Preparing for the busy spring and summer season will be no small feat. Home Depot, which already employs 355,000 workers and has 2,171 stores worldwide, plans to recruit 15,000 new employees for a variety of part-time and full-time positions in sales, night operations and specialty departments, says company spokesman Ron DeFeo.

Crow was not available for comment.

Meeting recruitment goals will vary drastically for Home Depot, depending on the position being filled, says Susan Hartman, director of retail recruitment consultancy HireQuest. Skilled employees being wooed for corporate jobs may hesitate to join the company in light of the recent departures of Donovan and CEO Robert Nardelli.

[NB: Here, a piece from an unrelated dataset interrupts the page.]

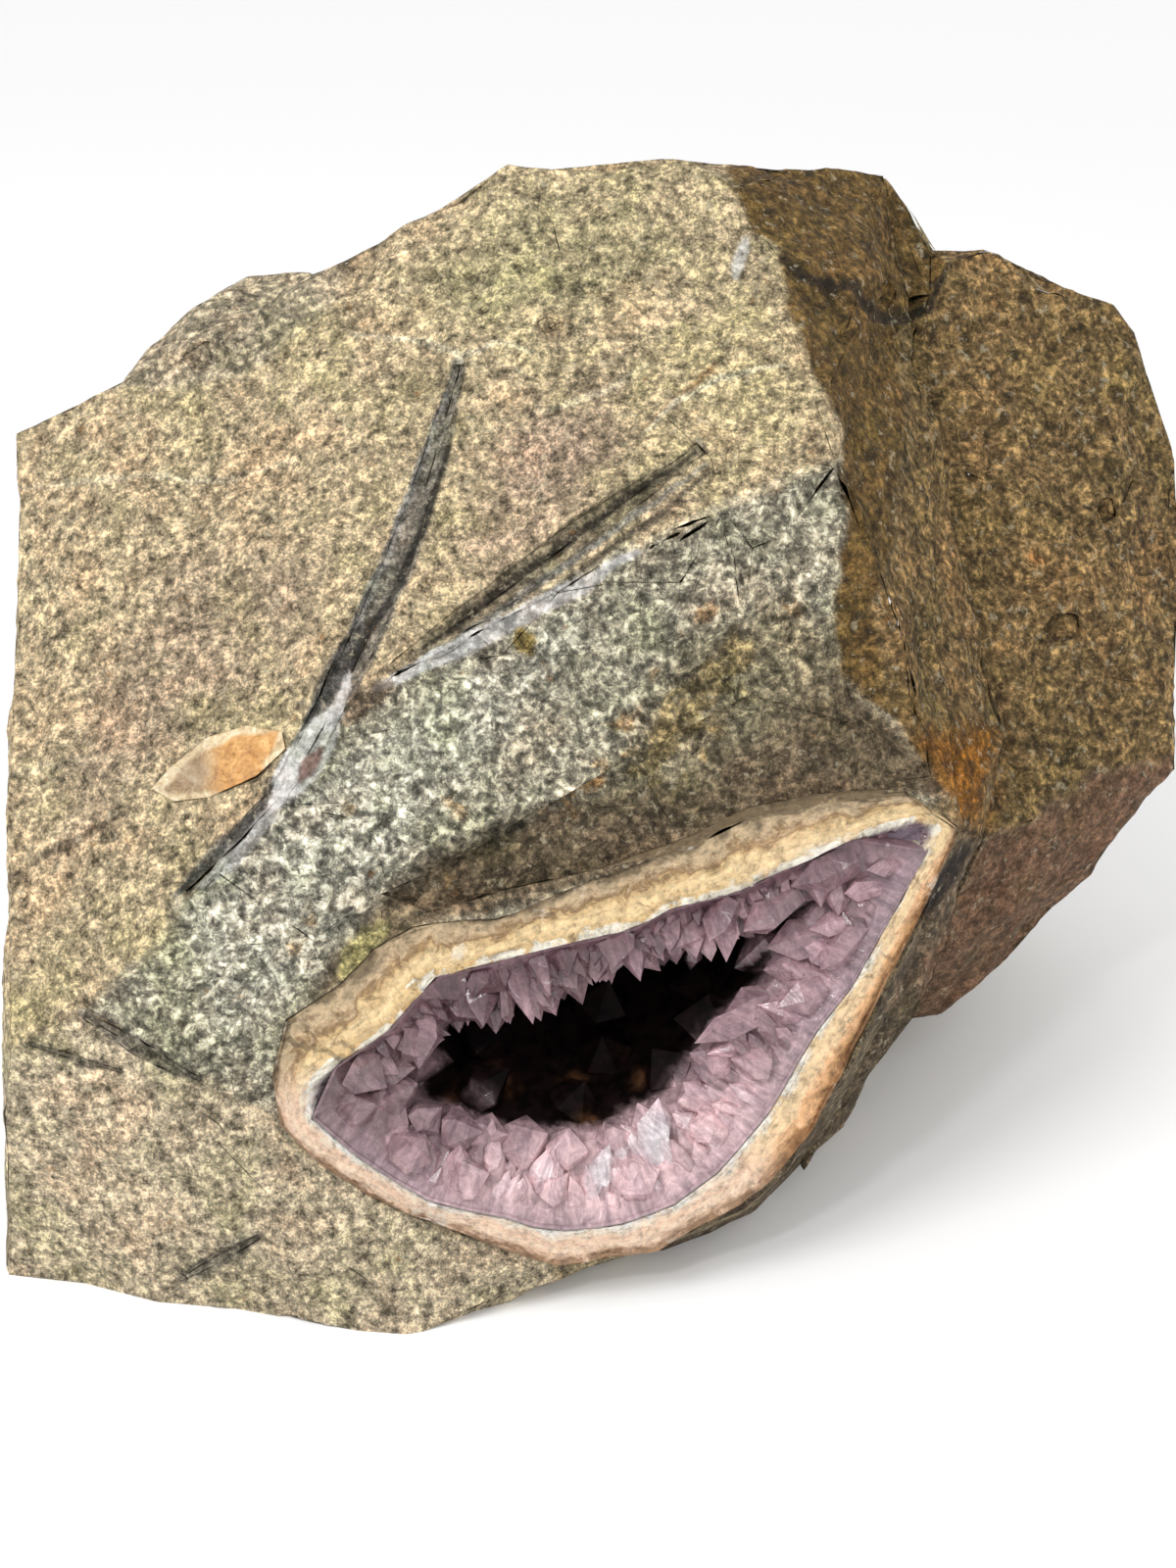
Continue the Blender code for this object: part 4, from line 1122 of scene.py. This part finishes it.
def make_lights(scene):
    """White light from all around, and the lamps."""
    world = bpy.data.worlds.new("studio")
    world.use_nodes = True
    world.node_tree.nodes["Background"].inputs["Color"].default_value = (1.0, 1.0, 1.0, 1.0)
    world.node_tree.nodes["Background"].inputs["Strength"].default_value = 1.0
    scene.world = world
    for name, place, size, power in LAMPS:
        light = bpy.data.lights.new(name, "AREA")
        light.energy = power
        light.size = size
        lamp = bpy.data.objects.new(name, light)
        lamp.location = place
        lamp.rotation_euler = (Vector(LAMP_AIM) - Vector(place)).to_track_quat("-Z", "Y").to_euler()
        scene.collection.objects.link(lamp)


def make_camera(scene):
    """The camera, at the eye that the sight grid belongs to."""
    camera = bpy.data.cameras.new("camera")
    camera.lens = CAMERA_LENS
    camera.sensor_width = FILM_WIDTH
    camera.clip_start = 0.01
    camera_object = bpy.data.objects.new("camera", camera)
    camera_object.location = Vector(EYE)
    camera_object.rotation_euler = (math.pi / 2.0 - SIGHT_TILT, 0.0, 0.0)
    scene.collection.objects.link(camera_object)
    scene.camera = camera_object


class GEODE_OT_stage(bpy.types.Operator):
    """Set the floor, the soft light and the camera"""

    bl_idname = "geode.stage"
    bl_label = "Stage"

    def execute(self, context):
        make_floor()
        make_lights(context.scene)
        make_camera(context.scene)
        context.scene.view_settings.view_transform = "Standard"
        return {"FINISHED"}


class GEODE_PT_panel(bpy.types.Panel):
    """Buttons and sizes of the geode"""

    bl_label = "Amethyst with calcite"
    bl_idname = "GEODE_PT_panel"
    bl_space_type = "VIEW_3D"
    bl_region_type = "UI"
    bl_category = "Geode"

    def draw(self, context):
        column = self.layout.column()
        for name in GeodeSettings.__annotations__:
            column.prop(context.scene.geode, name)
        for operator in OPERATORS:
            column.operator(operator.bl_idname)


OPERATORS = (GEODE_OT_rock, GEODE_OT_rind, GEODE_OT_crust, GEODE_OT_lens, GEODE_OT_stage)
CLASSES = (GeodeSettings,) + OPERATORS + (GEODE_PT_panel,)


def register():
    for cls in CLASSES:
        bpy.utils.register_class(cls)
    bpy.types.Scene.geode = PointerProperty(type=GeodeSettings)


def unregister():
    del bpy.types.Scene.geode
    for cls in reversed(CLASSES):
        bpy.utils.unregister_class(cls)


def main():
    register()
    bpy.ops.geode.rock()
    bpy.ops.geode.rind()
    bpy.ops.geode.crust()
    bpy.ops.geode.lens()
    bpy.ops.geode.stage()


if __name__ == "__main__":
    main()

The managerial shake-up, however, is unlikely to make a difference when it comes to recruiting rank-and-file employees—either because they are unaware of the corporate brouhaha or because they simply don’t care.

“A cashier will have a much different attitude and level of understanding regarding the departure of Nardelli and Donovan” than someone at the corporate level, Hartman says.

The recruitment goals are attainable, but if Crow wants to give customer service a much-needed shot in the arm, he is going to have to reduce the high ratio of part-time workers, Sonnenfeld says. Only 20 percent of Home Depot’s workforce is made up of full-timers, which has had an adverse impact on customer service, he explains.

“Part-time workers are useful,” Sonnenfeld says. “But they present drawbacks in that they lack deep expertise and there’s high turnover, which are bad for service-oriented industries such as retailers.”

One of Crow’s most critical tasks is reviving the culture of strong customer service that Home Depot had before Nardelli became CEO in late 2000. His centralization policy made the company more efficient and saved it money, but it also eroded employees’ entrepreneurial spirit. Service suffered, Sonnenfeld says.

Besides increasing the number of full-time workers, Home Depot can enhance the quality of customer service by bolstering training and giving workers more power to make decisions. “This can be turning point for the company,” Sonnenfeld says. “Breathing back creativity and a sense of ownership among workers should take center stage.”

Analysts have urged Home Depot to work on shortfalls ranging from messy aisles to lackluster customer service.

Company earnings fell 3.1 percent in the third quarter of 2006 to $1.5 billion. Aggravating the situation, sales in that quarter at stores open at least a year dropped 5.1 percent. The company has already hinted that fourth-quarter results may lag expectations.